- _MATERIAL_:
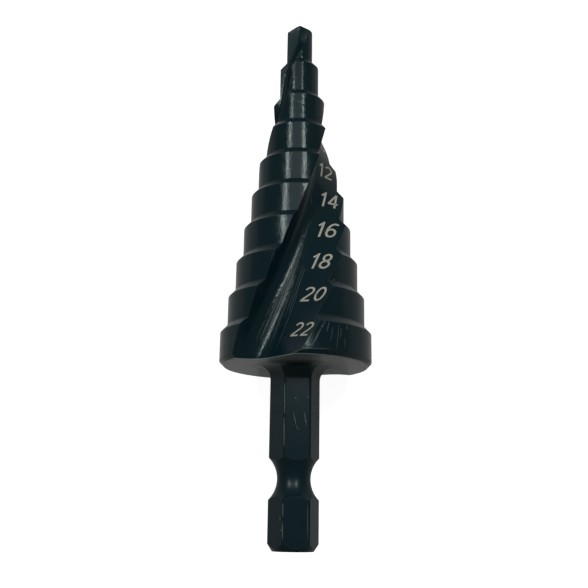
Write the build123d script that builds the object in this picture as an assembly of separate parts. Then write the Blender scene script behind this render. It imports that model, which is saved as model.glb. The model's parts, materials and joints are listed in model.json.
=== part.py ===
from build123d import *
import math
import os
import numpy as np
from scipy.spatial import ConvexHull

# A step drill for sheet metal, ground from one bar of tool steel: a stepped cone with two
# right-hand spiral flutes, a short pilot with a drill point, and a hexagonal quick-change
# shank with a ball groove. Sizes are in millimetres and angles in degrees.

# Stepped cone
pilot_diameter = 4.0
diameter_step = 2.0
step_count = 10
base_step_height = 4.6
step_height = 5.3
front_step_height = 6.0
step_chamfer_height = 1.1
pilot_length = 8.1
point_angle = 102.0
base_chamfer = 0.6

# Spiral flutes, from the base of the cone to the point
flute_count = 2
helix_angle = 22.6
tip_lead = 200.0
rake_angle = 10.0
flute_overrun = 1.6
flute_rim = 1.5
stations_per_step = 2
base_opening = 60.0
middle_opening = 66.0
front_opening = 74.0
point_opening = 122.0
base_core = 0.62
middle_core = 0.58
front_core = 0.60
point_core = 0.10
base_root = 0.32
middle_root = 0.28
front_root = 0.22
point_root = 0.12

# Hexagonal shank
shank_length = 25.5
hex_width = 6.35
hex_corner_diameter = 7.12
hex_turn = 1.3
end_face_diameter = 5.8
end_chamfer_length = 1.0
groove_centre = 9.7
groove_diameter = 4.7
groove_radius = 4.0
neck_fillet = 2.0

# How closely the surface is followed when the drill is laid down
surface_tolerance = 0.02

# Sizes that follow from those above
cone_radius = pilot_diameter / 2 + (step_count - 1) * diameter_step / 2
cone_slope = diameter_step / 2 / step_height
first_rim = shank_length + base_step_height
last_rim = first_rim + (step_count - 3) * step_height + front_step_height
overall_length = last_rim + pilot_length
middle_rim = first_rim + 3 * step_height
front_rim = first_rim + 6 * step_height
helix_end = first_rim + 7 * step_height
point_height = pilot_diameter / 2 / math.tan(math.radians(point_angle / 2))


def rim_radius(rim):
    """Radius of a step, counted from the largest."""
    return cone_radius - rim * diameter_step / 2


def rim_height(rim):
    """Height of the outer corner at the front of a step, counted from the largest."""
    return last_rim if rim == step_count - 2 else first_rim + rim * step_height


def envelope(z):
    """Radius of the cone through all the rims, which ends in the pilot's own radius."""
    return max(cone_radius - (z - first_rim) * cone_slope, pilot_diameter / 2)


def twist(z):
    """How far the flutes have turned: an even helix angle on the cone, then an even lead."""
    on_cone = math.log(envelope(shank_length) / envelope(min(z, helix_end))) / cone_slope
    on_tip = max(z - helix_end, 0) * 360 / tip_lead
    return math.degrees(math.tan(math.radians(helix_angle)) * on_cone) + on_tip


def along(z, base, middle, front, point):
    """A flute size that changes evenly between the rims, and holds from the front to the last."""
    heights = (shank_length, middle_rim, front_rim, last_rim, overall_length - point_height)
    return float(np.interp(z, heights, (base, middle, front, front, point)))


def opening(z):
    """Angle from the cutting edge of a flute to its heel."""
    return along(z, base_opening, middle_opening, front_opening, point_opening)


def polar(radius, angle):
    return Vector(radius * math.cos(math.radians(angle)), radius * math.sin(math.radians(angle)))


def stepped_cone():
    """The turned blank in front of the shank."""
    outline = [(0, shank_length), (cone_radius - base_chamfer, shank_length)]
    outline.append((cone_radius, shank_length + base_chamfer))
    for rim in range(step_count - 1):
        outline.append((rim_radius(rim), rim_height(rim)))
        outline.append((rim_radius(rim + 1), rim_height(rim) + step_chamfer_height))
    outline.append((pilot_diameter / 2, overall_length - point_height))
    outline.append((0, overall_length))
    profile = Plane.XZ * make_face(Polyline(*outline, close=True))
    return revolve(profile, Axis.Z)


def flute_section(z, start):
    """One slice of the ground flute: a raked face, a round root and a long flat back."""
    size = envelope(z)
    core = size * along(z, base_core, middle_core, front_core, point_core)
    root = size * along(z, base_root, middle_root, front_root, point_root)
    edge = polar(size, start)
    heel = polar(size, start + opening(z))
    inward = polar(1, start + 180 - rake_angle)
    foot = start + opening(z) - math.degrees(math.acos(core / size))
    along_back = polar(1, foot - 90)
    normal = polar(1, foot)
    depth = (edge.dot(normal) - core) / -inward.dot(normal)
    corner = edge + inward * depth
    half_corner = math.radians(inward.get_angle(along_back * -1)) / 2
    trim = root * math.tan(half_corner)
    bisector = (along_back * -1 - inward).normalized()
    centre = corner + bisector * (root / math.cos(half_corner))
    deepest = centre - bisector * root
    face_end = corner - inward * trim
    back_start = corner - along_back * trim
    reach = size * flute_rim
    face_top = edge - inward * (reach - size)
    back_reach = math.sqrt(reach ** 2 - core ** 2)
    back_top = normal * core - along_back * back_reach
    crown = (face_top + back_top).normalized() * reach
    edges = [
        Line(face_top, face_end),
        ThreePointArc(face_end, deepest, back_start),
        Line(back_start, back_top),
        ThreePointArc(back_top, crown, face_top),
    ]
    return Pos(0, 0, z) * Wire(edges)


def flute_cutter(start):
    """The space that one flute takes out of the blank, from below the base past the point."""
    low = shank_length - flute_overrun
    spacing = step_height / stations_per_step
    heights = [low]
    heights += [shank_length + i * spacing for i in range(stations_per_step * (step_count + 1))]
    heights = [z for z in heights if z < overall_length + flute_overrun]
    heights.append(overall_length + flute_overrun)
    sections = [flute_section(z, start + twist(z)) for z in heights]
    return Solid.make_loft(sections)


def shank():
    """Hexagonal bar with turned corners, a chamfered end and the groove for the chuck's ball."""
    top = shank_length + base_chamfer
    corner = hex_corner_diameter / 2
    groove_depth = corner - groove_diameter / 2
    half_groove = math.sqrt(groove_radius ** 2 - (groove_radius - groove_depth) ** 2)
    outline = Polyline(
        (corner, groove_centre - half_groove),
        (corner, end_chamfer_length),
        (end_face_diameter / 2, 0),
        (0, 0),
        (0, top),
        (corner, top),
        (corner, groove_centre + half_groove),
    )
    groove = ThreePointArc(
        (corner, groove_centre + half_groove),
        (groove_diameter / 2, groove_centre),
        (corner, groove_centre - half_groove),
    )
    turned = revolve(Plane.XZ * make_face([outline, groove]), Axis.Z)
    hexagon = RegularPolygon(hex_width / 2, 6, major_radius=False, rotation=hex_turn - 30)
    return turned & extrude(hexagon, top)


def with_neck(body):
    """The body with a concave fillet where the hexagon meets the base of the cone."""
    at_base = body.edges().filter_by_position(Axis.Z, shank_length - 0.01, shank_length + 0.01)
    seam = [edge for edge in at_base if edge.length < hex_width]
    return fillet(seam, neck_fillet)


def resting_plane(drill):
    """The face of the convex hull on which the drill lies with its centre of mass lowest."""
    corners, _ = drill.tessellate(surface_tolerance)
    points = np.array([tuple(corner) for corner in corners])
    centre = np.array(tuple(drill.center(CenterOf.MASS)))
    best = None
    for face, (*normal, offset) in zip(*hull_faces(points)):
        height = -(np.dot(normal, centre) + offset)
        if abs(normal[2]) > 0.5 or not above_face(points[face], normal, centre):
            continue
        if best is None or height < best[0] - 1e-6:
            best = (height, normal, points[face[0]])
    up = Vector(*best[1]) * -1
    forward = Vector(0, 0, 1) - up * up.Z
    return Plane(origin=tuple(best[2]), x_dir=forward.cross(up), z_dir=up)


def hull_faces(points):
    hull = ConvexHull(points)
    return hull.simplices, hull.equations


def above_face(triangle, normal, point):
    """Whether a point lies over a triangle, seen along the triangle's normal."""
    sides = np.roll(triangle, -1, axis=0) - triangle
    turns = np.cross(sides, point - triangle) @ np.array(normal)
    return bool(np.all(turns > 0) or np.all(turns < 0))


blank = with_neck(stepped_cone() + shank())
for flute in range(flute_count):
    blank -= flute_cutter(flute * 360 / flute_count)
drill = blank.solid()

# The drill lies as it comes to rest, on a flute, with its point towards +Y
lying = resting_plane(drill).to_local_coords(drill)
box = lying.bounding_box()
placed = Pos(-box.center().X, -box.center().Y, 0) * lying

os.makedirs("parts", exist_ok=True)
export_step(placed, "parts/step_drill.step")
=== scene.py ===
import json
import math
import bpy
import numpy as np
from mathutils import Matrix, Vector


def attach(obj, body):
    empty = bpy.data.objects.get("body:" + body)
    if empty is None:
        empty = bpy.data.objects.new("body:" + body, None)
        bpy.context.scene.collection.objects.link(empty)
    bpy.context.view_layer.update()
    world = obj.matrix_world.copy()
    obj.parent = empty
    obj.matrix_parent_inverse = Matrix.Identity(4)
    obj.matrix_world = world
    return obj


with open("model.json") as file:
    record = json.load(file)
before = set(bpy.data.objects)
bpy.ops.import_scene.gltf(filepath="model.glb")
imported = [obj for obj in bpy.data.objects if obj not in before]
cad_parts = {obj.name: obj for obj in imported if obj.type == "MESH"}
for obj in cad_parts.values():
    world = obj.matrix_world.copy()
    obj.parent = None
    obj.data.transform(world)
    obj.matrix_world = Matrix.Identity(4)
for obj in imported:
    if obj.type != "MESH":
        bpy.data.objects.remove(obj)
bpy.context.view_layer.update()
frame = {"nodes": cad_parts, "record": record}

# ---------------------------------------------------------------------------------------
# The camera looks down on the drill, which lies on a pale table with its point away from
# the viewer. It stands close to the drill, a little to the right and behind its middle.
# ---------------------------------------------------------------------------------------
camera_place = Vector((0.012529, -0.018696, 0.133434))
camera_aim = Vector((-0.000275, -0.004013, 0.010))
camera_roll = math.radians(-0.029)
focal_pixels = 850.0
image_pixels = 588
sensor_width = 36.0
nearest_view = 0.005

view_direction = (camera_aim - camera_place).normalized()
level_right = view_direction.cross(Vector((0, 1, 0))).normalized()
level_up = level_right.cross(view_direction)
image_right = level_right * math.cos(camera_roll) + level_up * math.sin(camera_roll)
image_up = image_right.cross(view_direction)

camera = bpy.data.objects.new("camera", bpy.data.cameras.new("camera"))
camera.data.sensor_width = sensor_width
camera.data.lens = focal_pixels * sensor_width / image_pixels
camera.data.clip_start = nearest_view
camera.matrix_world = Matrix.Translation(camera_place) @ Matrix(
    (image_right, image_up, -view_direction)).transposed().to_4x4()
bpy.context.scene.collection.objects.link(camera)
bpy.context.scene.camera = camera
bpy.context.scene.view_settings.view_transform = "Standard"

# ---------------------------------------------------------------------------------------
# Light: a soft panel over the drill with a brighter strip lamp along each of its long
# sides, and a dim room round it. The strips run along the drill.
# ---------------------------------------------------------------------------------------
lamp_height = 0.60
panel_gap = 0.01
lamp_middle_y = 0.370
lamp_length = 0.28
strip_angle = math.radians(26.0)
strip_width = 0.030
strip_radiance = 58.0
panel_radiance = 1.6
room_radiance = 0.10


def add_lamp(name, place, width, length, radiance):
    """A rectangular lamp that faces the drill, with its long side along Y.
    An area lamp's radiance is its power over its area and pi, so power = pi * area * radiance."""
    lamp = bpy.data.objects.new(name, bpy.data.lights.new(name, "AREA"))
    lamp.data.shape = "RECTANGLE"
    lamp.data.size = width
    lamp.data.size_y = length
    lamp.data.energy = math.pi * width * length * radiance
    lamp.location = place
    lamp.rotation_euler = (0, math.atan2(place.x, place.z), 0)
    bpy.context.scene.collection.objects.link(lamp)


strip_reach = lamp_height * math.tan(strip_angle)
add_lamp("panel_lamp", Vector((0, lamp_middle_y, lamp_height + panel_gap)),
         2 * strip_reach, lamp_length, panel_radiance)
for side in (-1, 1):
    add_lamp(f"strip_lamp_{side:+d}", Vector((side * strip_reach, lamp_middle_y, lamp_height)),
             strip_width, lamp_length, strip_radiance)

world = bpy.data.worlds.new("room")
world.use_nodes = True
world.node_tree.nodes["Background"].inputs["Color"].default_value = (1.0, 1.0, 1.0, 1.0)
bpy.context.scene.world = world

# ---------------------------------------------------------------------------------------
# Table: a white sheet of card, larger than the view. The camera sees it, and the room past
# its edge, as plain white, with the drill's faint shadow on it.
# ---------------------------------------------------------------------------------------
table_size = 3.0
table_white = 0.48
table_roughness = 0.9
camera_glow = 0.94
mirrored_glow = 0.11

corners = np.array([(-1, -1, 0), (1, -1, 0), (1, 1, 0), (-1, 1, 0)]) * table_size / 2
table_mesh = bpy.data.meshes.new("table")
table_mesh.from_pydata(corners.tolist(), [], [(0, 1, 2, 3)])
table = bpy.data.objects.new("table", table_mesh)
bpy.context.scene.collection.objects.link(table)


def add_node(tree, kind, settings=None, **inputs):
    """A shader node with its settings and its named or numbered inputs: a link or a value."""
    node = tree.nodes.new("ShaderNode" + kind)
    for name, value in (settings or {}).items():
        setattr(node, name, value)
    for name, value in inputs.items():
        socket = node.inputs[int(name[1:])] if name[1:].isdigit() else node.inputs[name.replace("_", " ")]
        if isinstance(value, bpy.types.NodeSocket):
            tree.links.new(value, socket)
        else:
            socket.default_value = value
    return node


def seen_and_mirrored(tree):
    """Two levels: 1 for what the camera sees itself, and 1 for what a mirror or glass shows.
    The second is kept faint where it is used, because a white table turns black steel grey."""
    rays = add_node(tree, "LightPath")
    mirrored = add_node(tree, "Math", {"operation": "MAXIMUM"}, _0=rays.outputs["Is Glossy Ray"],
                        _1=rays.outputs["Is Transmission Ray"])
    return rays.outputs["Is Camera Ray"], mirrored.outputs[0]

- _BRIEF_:
From the data above, work out how many lines hold "empty". Answer with the number alone.

- _WRITTEN RESPONSE_:
5